▶ [Work to do]:
Repeat only the lines running from the beginning of the material through the line that contains "hinge.add(named('knob_left', knob(-1), blackPlastic));".

• • • • •

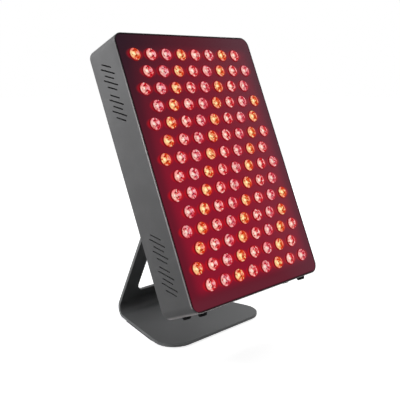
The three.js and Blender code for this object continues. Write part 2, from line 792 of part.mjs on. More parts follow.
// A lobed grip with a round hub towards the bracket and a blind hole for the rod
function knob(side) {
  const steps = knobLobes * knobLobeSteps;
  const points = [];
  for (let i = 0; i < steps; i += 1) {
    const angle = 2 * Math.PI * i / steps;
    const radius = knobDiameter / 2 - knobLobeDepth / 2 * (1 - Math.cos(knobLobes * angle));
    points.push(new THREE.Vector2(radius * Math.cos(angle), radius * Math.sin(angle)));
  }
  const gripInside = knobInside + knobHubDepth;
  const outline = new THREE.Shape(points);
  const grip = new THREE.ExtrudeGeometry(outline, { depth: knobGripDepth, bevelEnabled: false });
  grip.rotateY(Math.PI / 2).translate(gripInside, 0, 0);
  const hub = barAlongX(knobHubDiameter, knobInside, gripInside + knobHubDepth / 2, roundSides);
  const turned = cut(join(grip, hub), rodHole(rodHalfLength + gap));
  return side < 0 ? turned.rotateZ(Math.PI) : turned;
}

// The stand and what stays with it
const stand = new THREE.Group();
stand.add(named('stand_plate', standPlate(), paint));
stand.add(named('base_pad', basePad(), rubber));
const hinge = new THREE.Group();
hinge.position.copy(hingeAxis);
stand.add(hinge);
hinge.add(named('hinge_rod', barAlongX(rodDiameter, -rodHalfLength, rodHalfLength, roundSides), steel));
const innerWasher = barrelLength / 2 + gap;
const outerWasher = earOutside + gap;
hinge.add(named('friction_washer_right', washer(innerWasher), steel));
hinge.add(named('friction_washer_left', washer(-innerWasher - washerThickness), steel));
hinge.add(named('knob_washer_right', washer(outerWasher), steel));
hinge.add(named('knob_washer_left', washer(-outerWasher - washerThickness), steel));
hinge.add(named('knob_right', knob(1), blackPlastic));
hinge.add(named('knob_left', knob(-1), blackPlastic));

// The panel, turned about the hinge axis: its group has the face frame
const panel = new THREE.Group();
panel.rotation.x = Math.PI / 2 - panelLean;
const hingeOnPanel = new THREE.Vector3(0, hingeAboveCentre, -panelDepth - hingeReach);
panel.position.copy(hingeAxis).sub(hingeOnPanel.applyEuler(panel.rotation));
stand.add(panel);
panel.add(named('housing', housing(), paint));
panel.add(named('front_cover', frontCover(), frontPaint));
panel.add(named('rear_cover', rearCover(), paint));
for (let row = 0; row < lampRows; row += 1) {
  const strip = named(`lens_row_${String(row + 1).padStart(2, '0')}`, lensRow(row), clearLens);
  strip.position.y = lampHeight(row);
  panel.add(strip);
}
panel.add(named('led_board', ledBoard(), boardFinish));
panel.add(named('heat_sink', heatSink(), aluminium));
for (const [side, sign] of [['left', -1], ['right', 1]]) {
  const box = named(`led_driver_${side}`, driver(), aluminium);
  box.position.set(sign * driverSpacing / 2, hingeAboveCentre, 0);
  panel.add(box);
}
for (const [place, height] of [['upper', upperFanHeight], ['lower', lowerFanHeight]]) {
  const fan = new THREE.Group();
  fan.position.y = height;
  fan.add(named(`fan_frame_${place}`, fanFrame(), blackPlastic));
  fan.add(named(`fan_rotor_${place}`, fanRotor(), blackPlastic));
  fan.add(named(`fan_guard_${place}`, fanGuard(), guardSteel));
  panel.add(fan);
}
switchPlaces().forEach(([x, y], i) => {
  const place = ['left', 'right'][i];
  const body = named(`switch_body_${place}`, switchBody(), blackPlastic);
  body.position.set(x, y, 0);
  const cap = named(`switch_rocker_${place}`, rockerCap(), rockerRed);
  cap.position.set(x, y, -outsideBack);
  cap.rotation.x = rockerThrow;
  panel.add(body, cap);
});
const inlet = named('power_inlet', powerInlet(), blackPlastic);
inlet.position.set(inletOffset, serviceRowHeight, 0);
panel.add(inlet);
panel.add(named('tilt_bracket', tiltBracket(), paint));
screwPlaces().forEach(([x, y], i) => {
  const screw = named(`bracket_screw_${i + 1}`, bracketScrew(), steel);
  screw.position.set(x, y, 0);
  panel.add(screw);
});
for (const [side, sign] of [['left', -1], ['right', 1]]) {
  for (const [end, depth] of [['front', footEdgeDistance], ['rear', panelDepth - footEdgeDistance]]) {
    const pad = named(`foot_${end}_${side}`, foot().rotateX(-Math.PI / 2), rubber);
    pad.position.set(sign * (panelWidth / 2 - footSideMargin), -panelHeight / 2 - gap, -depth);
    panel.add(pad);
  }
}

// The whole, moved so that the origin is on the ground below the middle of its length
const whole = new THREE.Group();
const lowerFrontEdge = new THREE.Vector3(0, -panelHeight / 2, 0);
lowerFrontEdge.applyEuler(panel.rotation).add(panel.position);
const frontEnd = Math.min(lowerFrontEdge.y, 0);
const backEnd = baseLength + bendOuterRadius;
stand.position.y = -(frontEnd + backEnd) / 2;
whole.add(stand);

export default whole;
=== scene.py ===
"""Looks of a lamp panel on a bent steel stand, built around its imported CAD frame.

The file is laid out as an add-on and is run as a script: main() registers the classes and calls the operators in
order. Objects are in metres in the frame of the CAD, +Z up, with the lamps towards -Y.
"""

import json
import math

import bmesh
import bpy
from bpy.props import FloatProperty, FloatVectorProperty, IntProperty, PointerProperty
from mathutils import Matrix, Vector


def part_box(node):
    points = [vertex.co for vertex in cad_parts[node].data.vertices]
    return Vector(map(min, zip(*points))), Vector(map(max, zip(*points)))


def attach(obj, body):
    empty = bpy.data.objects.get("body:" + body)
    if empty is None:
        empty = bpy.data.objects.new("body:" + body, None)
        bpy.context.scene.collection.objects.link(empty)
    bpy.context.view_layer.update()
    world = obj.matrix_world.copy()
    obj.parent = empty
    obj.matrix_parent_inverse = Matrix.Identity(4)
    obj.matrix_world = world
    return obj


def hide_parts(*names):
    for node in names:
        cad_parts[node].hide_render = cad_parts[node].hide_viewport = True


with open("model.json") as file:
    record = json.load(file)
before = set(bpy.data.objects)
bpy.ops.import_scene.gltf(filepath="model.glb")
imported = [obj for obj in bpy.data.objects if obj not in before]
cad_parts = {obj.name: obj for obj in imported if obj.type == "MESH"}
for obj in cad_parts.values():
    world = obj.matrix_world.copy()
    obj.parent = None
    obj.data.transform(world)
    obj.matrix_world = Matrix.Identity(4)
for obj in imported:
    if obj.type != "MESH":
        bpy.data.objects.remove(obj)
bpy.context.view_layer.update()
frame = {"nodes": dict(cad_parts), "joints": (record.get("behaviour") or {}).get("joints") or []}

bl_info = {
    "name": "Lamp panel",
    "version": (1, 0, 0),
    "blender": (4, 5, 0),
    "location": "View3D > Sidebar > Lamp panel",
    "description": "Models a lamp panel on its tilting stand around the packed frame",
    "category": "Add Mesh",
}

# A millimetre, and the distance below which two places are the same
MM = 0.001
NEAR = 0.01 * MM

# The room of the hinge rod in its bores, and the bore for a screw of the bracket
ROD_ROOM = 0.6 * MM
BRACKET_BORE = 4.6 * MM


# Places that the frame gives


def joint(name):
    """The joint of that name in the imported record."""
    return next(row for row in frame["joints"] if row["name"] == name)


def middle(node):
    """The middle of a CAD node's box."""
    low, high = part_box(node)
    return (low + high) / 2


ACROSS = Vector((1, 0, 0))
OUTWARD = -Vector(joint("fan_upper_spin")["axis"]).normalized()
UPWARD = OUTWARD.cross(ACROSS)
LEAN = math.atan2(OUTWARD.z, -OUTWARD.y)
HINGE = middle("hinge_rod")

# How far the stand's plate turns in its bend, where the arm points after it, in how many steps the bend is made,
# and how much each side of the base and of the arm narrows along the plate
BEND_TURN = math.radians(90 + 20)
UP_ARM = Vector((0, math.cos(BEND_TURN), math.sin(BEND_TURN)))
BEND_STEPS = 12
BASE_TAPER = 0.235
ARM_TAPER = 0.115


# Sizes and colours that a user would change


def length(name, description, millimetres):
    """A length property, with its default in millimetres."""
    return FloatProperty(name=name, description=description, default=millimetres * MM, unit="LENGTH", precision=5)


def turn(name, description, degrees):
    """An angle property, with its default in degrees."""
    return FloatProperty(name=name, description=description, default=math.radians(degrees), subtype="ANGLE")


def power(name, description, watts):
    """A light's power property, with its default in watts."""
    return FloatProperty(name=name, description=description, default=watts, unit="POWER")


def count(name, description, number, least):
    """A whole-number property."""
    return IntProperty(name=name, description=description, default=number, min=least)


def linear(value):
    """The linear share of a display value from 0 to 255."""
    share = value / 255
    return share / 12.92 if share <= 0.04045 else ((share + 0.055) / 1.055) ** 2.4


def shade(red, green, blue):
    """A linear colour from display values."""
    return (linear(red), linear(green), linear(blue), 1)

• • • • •

▶ [Task output]:
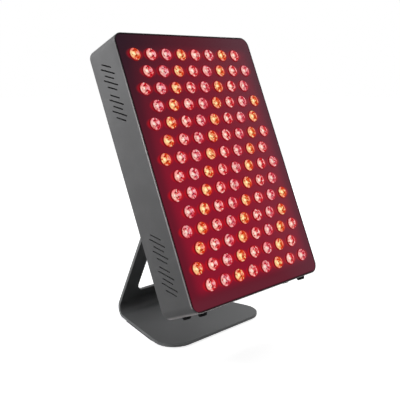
The three.js and Blender code for this object continues. Write part 2, from line 792 of part.mjs on. More parts follow.
// A lobed grip with a round hub towards the bracket and a blind hole for the rod
function knob(side) {
  const steps = knobLobes * knobLobeSteps;
  const points = [];
  for (let i = 0; i < steps; i += 1) {
    const angle = 2 * Math.PI * i / steps;
    const radius = knobDiameter / 2 - knobLobeDepth / 2 * (1 - Math.cos(knobLobes * angle));
    points.push(new THREE.Vector2(radius * Math.cos(angle), radius * Math.sin(angle)));
  }
  const gripInside = knobInside + knobHubDepth;
  const outline = new THREE.Shape(points);
  const grip = new THREE.ExtrudeGeometry(outline, { depth: knobGripDepth, bevelEnabled: false });
  grip.rotateY(Math.PI / 2).translate(gripInside, 0, 0);
  const hub = barAlongX(knobHubDiameter, knobInside, gripInside + knobHubDepth / 2, roundSides);
  const turned = cut(join(grip, hub), rodHole(rodHalfLength + gap));
  return side < 0 ? turned.rotateZ(Math.PI) : turned;
}

// The stand and what stays with it
const stand = new THREE.Group();
stand.add(named('stand_plate', standPlate(), paint));
stand.add(named('base_pad', basePad(), rubber));
const hinge = new THREE.Group();
hinge.position.copy(hingeAxis);
stand.add(hinge);
hinge.add(named('hinge_rod', barAlongX(rodDiameter, -rodHalfLength, rodHalfLength, roundSides), steel));
const innerWasher = barrelLength / 2 + gap;
const outerWasher = earOutside + gap;
hinge.add(named('friction_washer_right', washer(innerWasher), steel));
hinge.add(named('friction_washer_left', washer(-innerWasher - washerThickness), steel));
hinge.add(named('knob_washer_right', washer(outerWasher), steel));
hinge.add(named('knob_washer_left', washer(-outerWasher - washerThickness), steel));
hinge.add(named('knob_right', knob(1), blackPlastic));
hinge.add(named('knob_left', knob(-1), blackPlastic));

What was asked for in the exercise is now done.